Other methods of 4:3 to 16:9 aspect ratio accommodation exist. One is simply to enlarge the image until it fills the 16:9 raster, and cut off the portions of the image that fall outside the raster. Yet another is to fill the raster vertically, and "stretch" the image horizontally until it fits the wider-screen horizontally. This of course distorts the image, with results that are often undesirable. A refinement of the stretching approach, found on some widescreen monitors and receivers, is to horizontally stretch the image adaptively. In this approach, the amount of horizontal stretching varies from little or none in the center of the image, to progressively more as the left and right edges of the raster are approached. This can result in a stretched image that does not appear to the casual observer to be distorted.

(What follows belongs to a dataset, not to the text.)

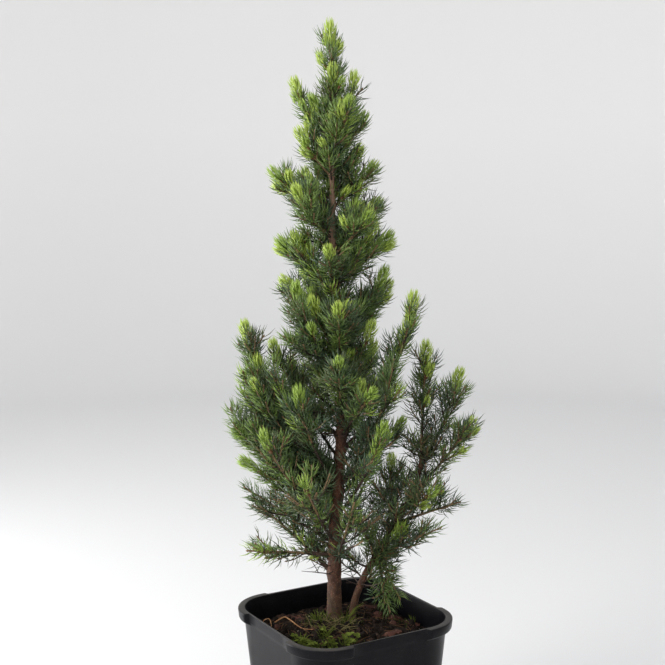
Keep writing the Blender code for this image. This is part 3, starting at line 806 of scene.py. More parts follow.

When 16:9 images are letterboxed onto 4:3 screens in the home, the results can also be objectionable to the viewer. Consider what happens when a television broadcaster upconverts a 4:3 NTSC commercial to 16:9 HDTV, preserving its original aspect ratio by pillarboxing it. This, of course, results in the transmitted image having black stripes on its left and right sides. When this 16:9 image is received and displayed on a 4:3 screen, it is letterboxed to fit the 4:3 aspect ratio, which generates black bars above and below the image. The image already had black bars on its right and left sides, so it is now completely surrounded in black, and it becomes a small picture on a big screen. If the receiver knew that the original image was 4:3, it could simply display it in that aspect ratio, eliminating the black bars all around. It is technically possible to do this in both the ATSC and DVB broadcast systems. Aspect ratio metadata may be transmitted with the program, and this data can be used to cause the receiver to accommodate the transmitted aspect ratio automatically.
The blessing and the curse of advanced television is that both the broadcaster and the viewer are given many choices!